Make your own craters

Want to make craters like the ones we can see on the Moon or spacecraft have photographed on Mercury, Mars, and other solar system bodies?  First, check out this video below:


Pretty cool huh?  Although before getting too far ahead of things, a definition is in order:

Ejecta: In planetary geology, the debris that is ejected during the formation of an impact crater.

This is about how to make impact craters.  The steps required to make craters like this are pretty easy - and you don't even need an aquarium (though it makes it easier to see for larger groups).

First, find an appropriate sized shallow box, tray, pan or yes, aquarium.  Something that is in the 150 to 250 square inches range.  If it is smaller, the "soil" will be quite deep.  If it is larger than that, the "soil" may be too shallow, and not offer good results due to insufficient material.  I found even with the 200 square inches (10 gallon) aquarium that some of the larger, heavier "dropped' object hit the bottom, or were close to hitting the bottom when dropped from 5 feet up.

As an alternative, use a much larger area box, and use more flour and cocoa.  A soil that is 1 to 2 inches deep is good.

Next, spread a full, 5 pound bag (2.2kg) bag of all purpose, white flour across the bottom of the container, and spread it out evenly.  This material represents the deeper soil that is often sprayed across the upper surface, and "dug out" by the impactor.  You can see how that kind of material got sprayed across the surface of the Moon at these impact sites:

Craters on Moon with rays/ejecta

Be sure to smooth out the flour fairly well.  It doesn't need to be perfect.  A small piece of cardboard with a flat edge can make this easier to do.

On top of that, sprinkle a canister of (unsweetened) cocoa powder.  This will represent how the darkened material on the surface of the lunar maria appears, and provide contrast for when ejecta occurs from the craters to create ray systems (see below).  As an impactor hits the surface, it displaces material below it, often sending it in directions out and away from the site of impact.

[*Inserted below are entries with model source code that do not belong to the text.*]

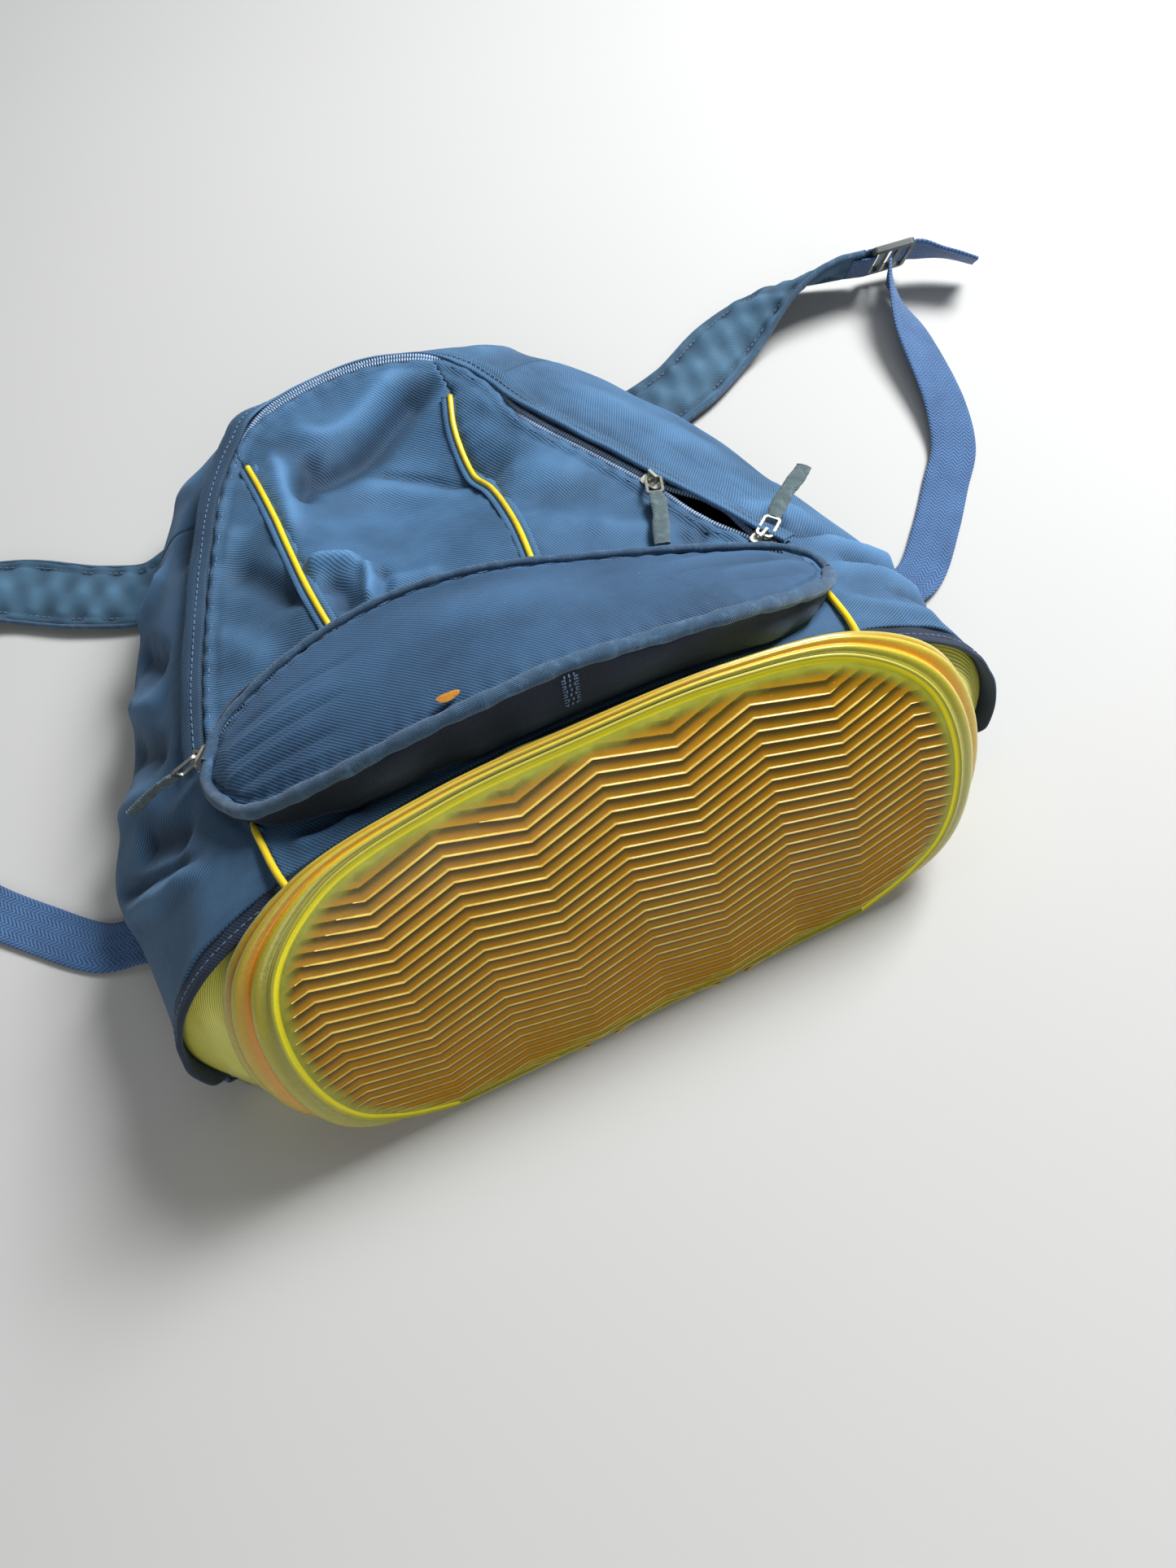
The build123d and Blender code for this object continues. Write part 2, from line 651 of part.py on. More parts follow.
def make_base():
    outer = loft([rim_face(), hem_face(0, HEM_DEPTH)], ruled=True)
    inner = loft([rim_face(RUBBER), hem_face(RUBBER, HEM_DEPTH)], ruled=True)
    wall = outer - inner
    lean_y, lean = BASE_MID
    cut_out = Vector(0, -1, lean).normalized()
    cut = Plane(origin=at(0, lean_y, 0), x_dir=(1, 0, 0), z_dir=cut_out)
    toe_side = cut * Pos(0, 0, 150) * Box(600, 600, 300)
    tread = tread_layer(0, 0, -TREAD_T)
    save("base_band", wall - toe_side - tread)
    above_floor = Pos(0, 0, 200) * Box(800, 800, 400)
    save("base_cup", (wall + tread) & toe_side & above_floor)
    save("base_insert", tread_layer(9, -TREAD_T - 0.2, -TREAD_T - 1.4))
    save("hem_binding", loft([hem_face(-1.5, HEM_DEPTH - 0.1), hem_face(-1.5, 0.1)], ruled=True)
         - loft([hem_face(3.5, HEM_DEPTH + 1), hem_face(3.5, -1)], ruled=True))
    board = rim_plane(-12) * Pos(0, -6, 0) * extrude(RectangleRounded(280, 108, 50), 3)
    save("base_board", board)


# ---- straps ----
# Each strap leaves from under the bag at its hinge line, which "cut" runs along,
# and comes back to its anchor tab through the ladder lock.
STRAPS = {
    "right": {
        "cut": (-0.25, 0.968, 0),
        "root": [(30, 398, 4.4), (88, 364, 4.4), (136, 343, 4.6), (180, 350.5, 5)],
        "pad": [((182, 351, 5), (-0.25, 0.968, 0), 43), ((222, 371, 6.4), (-0.42, 0.9, 0), 43),
                ((262, 385, 13.6), (-0.1, 0.88, -0.45), 42), ((298, 383, 20.4), (0.1, 0.6, -0.8), 38),
                ((321, 378, 21.5), (0.15, 0.48, -0.866), 31)],
        "buckle": ((339, 374.5, 21.5), (0.98, -0.19, 0.06), (0.15, 0.48, -0.866)),
        "tail": [((356, 368, 25), (0.15, 0.48, -0.866)), ((368, 360, 23), (0.3, 0.6, -0.74)),
                 ((384, 346, 20), (0.35, 0.65, -0.68))],
        "anchor": [(192, 152, 7.4), (211, 157, 5.4), (228, 163.5, 2.2)],
        "webbing": [((230, 164, 2.2), (-0.25, 0.968, 0)), ((256, 188, 1.4), (-0.68, 0.73, 0)),
                    ((278, 212, 1.8), (-0.8, 0.6, 0)), ((296, 232, 4), (-0.93, 0.36, 0)),
                    ((309, 262, 8), (-0.96, 0.25, 0.15)), ((322, 318, 13), (-0.85, 0.25, 0.45)),
                    ((331, 352, 16), (-0.45, -0.1, 0.85))],
    },
    "left": {
        "cut": (0.197, 0.98, 0),
        "root": [(-70, 398, 4.4), (-120, 366, 4.4), (-150, 356, 4.6), (-181, 368.6, 5)],
        "pad": [((-183, 369, 5), (0.197, 0.98, 0), 43), ((-222, 394, 6.4), (0.45, 0.89, 0), 43),
                ((-262, 409, 13.6), (0.1, 0.88, -0.45), 42),
                ((-298, 405, 20.4), (-0.1, 0.6, -0.8), 38),
                ((-321, 398, 21.5), (-0.15, 0.48, -0.866), 31)],
        "buckle": ((-338.5, 392, 21.5), (-0.96, -0.26, 0.06), (-0.15, 0.48, -0.866)),
        "tail": [((-355, 384, 25), (-0.15, 0.48, -0.866)), ((-366, 375, 23), (-0.3, 0.6, -0.74)),
                 ((-378, 359, 20), (-0.35, 0.65, -0.68))],
        "anchor": [(-192, 143, 7.4), (-209, 149, 5.4), (-225, 154.6, 2.2)],
        "webbing": [((-227, 155, 2.2), (0.197, 0.98, 0)), ((-254, 180, 1.4), (0.68, 0.73, 0)),
                    ((-277, 205, 1.8), (0.8, 0.6, 0)), ((-294, 231, 3), (0.93, 0.36, 0)),
                    ((-308, 268, 6), (0.96, 0.25, 0.15)), ((-321, 332, 12), (0.85, 0.25, 0.45)),
                    ((-330, 369, 16), (0.45, -0.1, 0.85))],
    },
}


def buckle_frame(centre, ahead, across):
    ahead, across = Vector(*ahead), Vector(*across)
    return Plane(origin=at(*centre), x_dir=ahead, z_dir=ahead.cross(across))


def first_bar_x():
    return -BUCKLE_L / 2 + BAR / 2


def ladder_lock():
    """Ladder buckle in its own frame: X along the strap, Y along its bars."""
    plate = Pos(0, 0, -BUCKLE_T / 2) * extrude(RectangleRounded(BUCKLE_L, BUCKLE_W, 3), BUCKLE_T)
    slot = (BUCKLE_L - 4 * BAR) / 3
    for k in range(3):
        x = -BUCKLE_L / 2 + BAR + slot / 2 + k * (slot + BAR)
        plate -= Pos(x, 0, 0) * Box(slot, SLOT_W, 2 * BUCKLE_T)
    thin = Pos(first_bar_x(), 0, 0) * Box(BAR, SLOT_W, BUCKLE_T)
    bar = Pos(first_bar_x(), 0, 0) * Box(BAR - 0.2, SLOT_W + 1, BUCKLE_T - 1.6)
    return fillet(plate.edges().filter_by(GeomType.CIRCLE), 0.5) - thin + bar


def buckle_loop():
    """Webbing loop round the first bar, with a tail that runs back into the pad."""
    outer = Box(BAR + 1.8 + 2 * LOOP_T, WEB_W, BUCKLE_T - 0.4 + 2 * LOOP_T)
    hole = Box(BAR + 1.8, WEB_W + 2, BUCKLE_T - 0.4)
    return Pos(first_bar_x() - 0.4, 0, 0) * (outer - hole)


def flat_stations(points, width, last_across):
    """Stations of a strap that lies flat, its end cut along last_across."""
    rows = []
    for k, point in enumerate(points):
        before = Vector(*points[max(k - 1, 0)])
        after = Vector(*points[min(k + 1, len(points) - 1)])
        ahead = after - before
        across = Vector(-ahead.Y, ahead.X, 0)
        rows.append((at(*point), last_across if k == len(points) - 1 else across, width))
    return rows


def stations(rows, width=None):
    return [(at(*row[0]), Vector(*row[1]), width or row[2]) for row in rows]


def make_straps():
    for side, strap in STRAPS.items():
        cut = Vector(*strap["cut"])
        root = flat_stations(strap["root"], STRAP_W, cut)
        save(f"strap_root_{side}", ribbon(root, PAD_T))
        save(f"strap_pad_{side}", ribbon(stations(strap["pad"]), PAD_T))
        save(f"webbing_anchor_{side}", ribbon(flat_stations(strap["anchor"], WEB_W, cut), WEB_T))
        save(f"webbing_{side}", ribbon(stations(strap["webbing"], WEB_W), WEB_T))
        save(f"webbing_tail_{side}", ribbon(stations(strap["tail"], WEB_W), WEB_T))
        frame = buckle_frame(*strap["buckle"])
        save(f"ladder_lock_{side}", frame * ladder_lock())
        save(f"buckle_loop_{side}", frame * buckle_loop())


# ---- haul loop ----


def make_haul_loop():
    tabs = [Pos(HAUL_X + sign * HAUL_HALF, 0, HAUL_Z) * Location(at(0, HAUL_Y - 15, 0)) * Box(12, 28, 3)
            for sign in [-1, 1]]
    save("haul_loop_tabs", Compound(children=tabs))
    rows = []
    for angle in range(0, 181, 20):
        turn = angle * pi / 180
        out = Vector(cos(turn), sin(turn))
        place = at(HAUL_X + HAUL_HALF * out.X, HAUL_Y + 1 + HAUL_REACH * out.Y, HAUL_Z)
        rows.append((place, Vector(out.X, out.Y, 0), 11))
    save("haul_loop", ribbon(rows, 3))


make_front()
make_upper_piping()
make_lower_piping()
make_gussets()
make_back()
make_main_zip()
make_main_sliders()
make_pocket()
make_pocket_trim()
make_pocket_zip()
make_pocket_slider()
make_zip_ends()
make_base()
make_tread_ribs()
make_straps()
make_haul_loop()
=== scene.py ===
import math
import bpy
import numpy as np
from mathutils import Matrix, Vector
from mathutils.geometry import delaunay_2d_cdt


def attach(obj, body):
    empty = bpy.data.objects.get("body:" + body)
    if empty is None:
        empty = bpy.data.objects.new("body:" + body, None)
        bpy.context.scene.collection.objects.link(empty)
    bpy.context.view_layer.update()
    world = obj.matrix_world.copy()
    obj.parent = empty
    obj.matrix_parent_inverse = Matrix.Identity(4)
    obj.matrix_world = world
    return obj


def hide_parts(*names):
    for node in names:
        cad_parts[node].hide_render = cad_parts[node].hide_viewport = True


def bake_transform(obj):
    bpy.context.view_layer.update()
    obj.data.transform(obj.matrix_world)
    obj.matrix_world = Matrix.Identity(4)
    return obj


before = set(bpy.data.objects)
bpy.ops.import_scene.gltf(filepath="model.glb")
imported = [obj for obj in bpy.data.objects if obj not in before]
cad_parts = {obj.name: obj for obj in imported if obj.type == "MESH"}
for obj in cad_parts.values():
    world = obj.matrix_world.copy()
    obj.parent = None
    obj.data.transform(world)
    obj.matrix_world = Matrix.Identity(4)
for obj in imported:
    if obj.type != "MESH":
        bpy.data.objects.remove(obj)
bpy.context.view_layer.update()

# Lengths are millimetres until a mesh is made. Y is counted from the toe line, as in the CAD part.
REST_Y = 212.0
UP = np.array([0.0, 0.0, 1.0])


def metres(points):
    return (np.asarray(points, float) - [0, REST_Y, 0]) / 1000


# ---- lines and surfaces ----
def lengths(line):
    """Run along a polyline at each of its points."""
    steps = np.linalg.norm(np.diff(line[:, :3], axis=0), axis=1)
    return np.concatenate([[0], np.cumsum(steps)])


def resample(line, count):
    """Evenly spaced places along a polyline; columns after the third are carried along."""
    run = lengths(line)
    even = np.linspace(0, run[-1], count)
    return np.stack([np.interp(even, run, line[:, i]) for i in range(line.shape[1])], 1)


def smooth(points, count):
    """Evenly spaced places on a smooth line through these points."""
    p = np.array(points, float)
    steps = np.sqrt(np.linalg.norm(np.diff(p[:, :3], axis=0), axis=1)) + 1e-9
    knots = np.concatenate([[0], np.cumsum(steps)])
    slopes = np.diff(p, axis=0) / steps[:, None]
    ends = np.empty_like(p)
    weight = steps[:-1] + steps[1:]
    ends[1:-1] = (slopes[:-1] * steps[1:, None] + slopes[1:] * steps[:-1, None]) / weight[:, None]
    ends[0], ends[-1] = slopes[0], slopes[-1]
    fine = np.linspace(0, knots[-1], 40 * len(p))
    k = np.clip(np.searchsorted(knots, fine, side="right") - 1, 0, len(p) - 2)
    u = ((fine - knots[k]) / steps[k])[:, None]
    h = steps[k][:, None]
    line = ((2 * u**3 - 3 * u**2 + 1) * p[k] + (u**3 - 2 * u**2 + u) * h * ends[k]
            + (3 * u**2 - 2 * u**3) * p[k + 1] + (u**3 - u**2) * h * ends[k + 1])
    return resample(line, count)


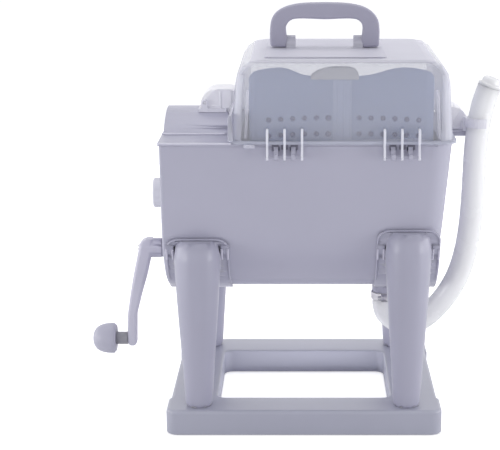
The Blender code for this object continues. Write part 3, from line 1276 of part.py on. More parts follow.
def build_basket_grip():
    """A grip over the dip of the basket's front rim, slotted to sit on the wall."""
    rim = BASKET_FRONT_RISE - BASKET_DIP_DEPTH
    outline = [(-GRIP_HALF_WIDTH, -GRIP_OVERLAP), (GRIP_HALF_WIDTH, -GRIP_OVERLAP)]
    outline += [(x * GRIP_HALF_WIDTH, z * GRIP_HEIGHT) for x, z in GRIP_SHARES]
    grip = piece("basket_grip", flat_mesh("basket_grip", [outline], GRIP_THICKNESS), "grip")
    middle = -BASKET_RADIUS + BASKET_WALL / 2
    put(grip, (GRIP_X, middle, AXIS_HEIGHT + rim), UPRIGHT_FRONT)
    height = GRIP_OVERLAP + GAP + OVERRUN
    slot = guide("grip_slot", box_mesh("grip_slot", (3 * GRIP_HALF_WIDTH, BASKET_WALL + 2 * GAP, height)))
    put(slot, (GRIP_X, middle, AXIS_HEIGHT + rim + GAP - height / 2))
    boolean(grip, slot, "DIFFERENCE")


def lid_rings():
    """Rings of the lid's outer surface, from the flange's edge to the edge of its flat top."""
    bottom = RIM_HEIGHT + GAP
    flange = bottom + LID_FLANGE_HEIGHT
    shoulder = LID_TOP - LID_SIDE_ROUND
    levels = [(bottom, 0.0, 0.0), (flange, 0.0, 0.0), (flange, LID_FLANGE_WIDTH, LID_FLANGE_WIDTH)]
    steps = 4
    for i in range(steps + 1):
        angle = math.radians(90.0 * i / steps)
        base = LID_FLANGE_WIDTH + LID_DRAFT
        levels.append((shoulder + LID_SIDE_ROUND * math.sin(angle),
                       base + LID_SIDE_ROUND * (1 - math.cos(angle)),
                       base + LID_FRONT_ROUND * (1 - math.cos(angle))))
    rings = []
    for height, inset_x, inset_y in levels:
        half_x = LID_HALF_WIDTH - inset_x
        half_y = LID_HALF_DEPTH - inset_y
        corner = LID_CORNER_RADIUS - min(inset_x, inset_y) / 2
        outline = rounded_rectangle(LID_CENTRE_X - half_x, LID_CENTRE_X + half_x, -half_y, half_y,
                                    corner, LID_CORNER_STEPS)
        rings.append([(x, y, height) for x, y in outline])
    return rings


def build_lid():
    """The domed lid with its hinge ribs."""
    middle = (LID_CENTRE_X, 0.0, RIM_HEIGHT)
    mesh = loft_mesh("lid", lid_rings(), True, False, True, middle)
    mesh.transform(Matrix.Translation(-AXES["lid_axis"][1]))
    lid = put(piece("lid", mesh, "lid"), AXES["lid_axis"][1], FLAT, "lid_axis")
    thicken(lid, LID_WALL)
    boolean(lid, hinge_ribs(), "UNION")
    bores = guide("rib_bores", rod_mesh("rib_bores", HINGE_PIN_RADIUS,
                                        TUB_RIGHT - TUB_LEFT, sides=12, clearance=RUNNING))
    boolean(lid, put(bores, (0.0, HINGE_Y, HINGE_Z), ALONG_X), "DIFFERENCE")


def hinge_ribs():
    """Six thin ribs down the lid's front, each ending in an eye for a hinge pin."""
    wall = -(LID_HALF_DEPTH - LID_FLANGE_WIDTH - LID_DRAFT - LID_WALL / 2)
    root = -(LID_HALF_DEPTH - LID_FLANGE_WIDTH - LID_WALL / 2)
    front = -LID_HALF_DEPTH
    flange = RIM_HEIGHT + GAP
    top = RIM_HEIGHT + HINGE_RIB_TOP
    outline = [(root, flange + LID_WALL), (wall, top), (front + LID_FLANGE_WIDTH / 2, top),
               (front - HINGE_PIN_RADIUS, flange + LID_FLANGE_HEIGHT)]
    outline += arc((HINGE_Y, HINGE_Z), HINGE_EYE_RADIUS, 160, 360, 10)
    outline += [(HINGE_Y + HINGE_EYE_RADIUS, flange + LID_WALL / 2)]
    one = flat_mesh("hinge_rib", [outline], HINGE_RIB_THICKNESS)
    bm = bmesh.new()
    for x in rib_places():
        start = len(bm.verts)
        bm.from_mesh(one)
        bm.verts.ensure_lookup_table()
        bmesh.ops.translate(bm, verts=bm.verts[start:], vec=(0.0, 0.0, x))
    return put(guide("hinge_ribs", mesh_from("hinge_ribs", bm)), (0.0, 0.0, 0.0), UPRIGHT_SIDE)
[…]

Smooth out any clumps or "high points" of cocoa powder, so that it is distributed fairly evenly across the surface.

Flour craters with ejecta

Finally, choose some impactors.  I used the following ones, but others may be perfectly appropriate as well:

  • A small aquarium pebble/stone
  • A very small steel nut (10-32)
  • A Philips head driver for a drill (it made a nice oblong shaped impactor)
  • A 5/8" diameter glass bead from a craft store
  • A 3/8"-16 nut
  • A 1/2-13 nut

Feel free to use other sized rocks, pebbles, or any other material with sufficient mass to displace the flour and cocoa.  Then drop them into the "lunar soil" you have made.  For experimental purposes with children, it may be suitable to take measurements of the impactor weights and sizes, heights from which they dropped, and what size crater (diameter) they created along with how far the ejecta traveled.  

In the video above, I dropped all of my impactors from a height of 5 feet (1.5 meters), because I couldn't get any higher due to the ceiling, and I had the aquarium on a small table.  Based on calculating the velocity at impact, all of my impactors were traveling at 12.2 miles per hour when they hit.

Various other heights would incur a wide range of impact velocities.  This can be a fun way to teach physics and various equations about acceleration and velocity.  Above all, this should be memorable experiment and exercise to try.